The president has been accused of manipulating the judiciary to get convictions against his opponents. Sri Lanka's former army commander Sarath Fonseka was convicted in a few cases since he challenged Rajapaksa in the 2010 presidential election.
Bandaranayake is an unlikely government foe.
Her elevation to chief justice came months after she supported a ruling that said Rajapaksa needed only a parliamentary vote -- not a national referendum -- to amend the constitution to expand his powers and let him serve more than two terms.
But the government and judiciary have repeatedly clashed during her short term in office.
In July, a mob reportedly instigated by a government minister attacked a courthouse with stones in the northern Mannar district because they disagreed with a judge's ruling. The Bar Association of Sri Lanka said the minister threatened the judge in a phone call. Bandaranayake demanded action against the attackers.
In September, the Judicial Services Commission, a disciplinary body for judges that Bandaranayake heads, accused unnamed "powerful persons" of trying to interfere in its work. It said judges and their families were under threat and living in fear.

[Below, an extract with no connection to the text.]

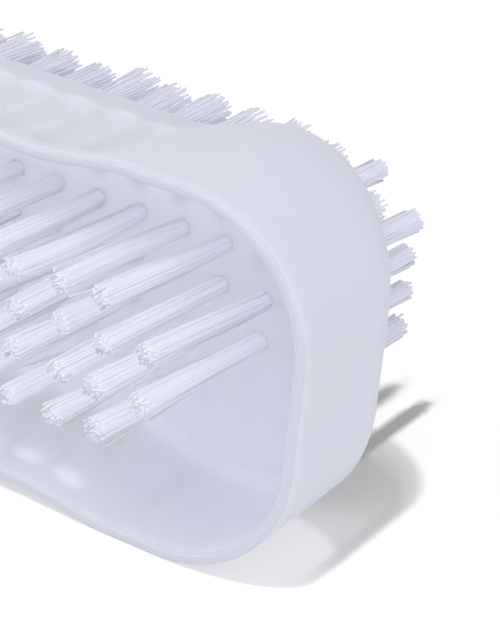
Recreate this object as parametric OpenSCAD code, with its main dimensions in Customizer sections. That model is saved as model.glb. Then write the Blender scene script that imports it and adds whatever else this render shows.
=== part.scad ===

Commission secretary Manjula Tillakaratne was later beaten in broad daylight last month as he sat in his parked car. Opposition parties blamed the government, which denied responsibility. Police have made no arrests.
Judges and lawyers boycotted courts in protest.
The impeachment complaint against Bandaranayake -- submitted earlier this month to Parliament's speaker, the president's older brother -- followed a Supreme Court ruling that declared Rajapaksa's effort to take back some powers from the provinces to be unconstitutional.
The ruling angered the government by showing how it had reneged on its promise to strengthen provincial councils as part of a plan to empower minority Tamils and defuse the nation's ethnic conflict, said Jehan Perera, an analyst with the National Peace Council activist group.